In late 2022 the Filipino government began enacting a law requiring all SIM card users in the country to register their SIM cards, ostensibly to prevent text scams.

Instead of helping to solve digital crimes the law puts vast amount of data from real people at great risk, says WACC partner CPU, which brings together information and communications technology (ICT) professionals in the country aspiring to promote democratic use of ICT.

The Union points to the risk of citizens’ control over their own information being further weakened by privatization of public utilities in the Philippines.

Human rights organizations have long flagged the Philippines as one of the deadliest places for journalists and environment defenders. The WACC partner believes that the government is weaponizing the SIM registration law as a surveillance measure to suppress further dissent.

Educating about digital rights

A younger-looking person wearing glasses and a black facial mask sits at a table and speaks into a microphone. A name card in front of them says Kim Cantillas, Computer Professionals' Union. Behind is a black, yellow and grey-colored banner with writing in Filipino.

CPU interim chair Kim Cantillas speaks out against the SIM Registration Act. Photo: CPU

Through the WACC-supported project, CPU has launched a widespread grassroots campaign to raise awareness about how the law violates people’s rights and to gain support for the law’s removal.

The campaign is a simple and practical way to educate Filipino citizens about digital rights, says CPU, rights that include access to telecommunications, digital technologies and spaces; control over one’s own data; data as extensions of identity; privacy and anonymity; freedom of expression; and data sovereignty.

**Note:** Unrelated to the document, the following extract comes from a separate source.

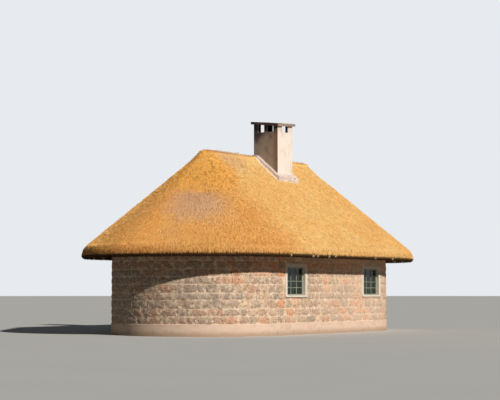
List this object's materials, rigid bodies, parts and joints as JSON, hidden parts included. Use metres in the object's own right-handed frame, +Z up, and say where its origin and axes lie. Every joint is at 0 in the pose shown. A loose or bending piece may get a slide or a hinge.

“With the support of a well-informed public, we have a stronger force to assert our digital rights in the Philippines,” the WACC partner says.

CPU also is monitoring how the SIM Registration Act is being implemented in order to document rights violations.

Advocating for policy change

Advocacy with lawmakers is another way the project is helping people reassume control of their own digital futures.

“[We must] demand the government to repeal laws that directly go against digital rights and justice and to offer alternative policies that address cybercrime without exposing Filipinos to threats — digital or otherwise.”

About 10,000 people — individuals and members of sectoral organizations and communities — will directly benefit from the project’s educational activities, with a possible ripple affect among the millions of mobile and internet users in the country.

Like WACC, CPU is a member of the Just Net Coalition and has been an active proponent of the international network’s efforts to promote an open, free, just, and equitable internet through tools such as the Digital Justice Manifesto.

Top image: CPU mobilization in 2022 during parliamentary sessions to approve the SIM Registration Act.
Credit: CPU

 


WACC works in partnership with the Computer Professionals’ Union and other communication rights and sustainable development organizations worldwide through its Communication for All Program (CAP), with support from Bread for the World-Germany.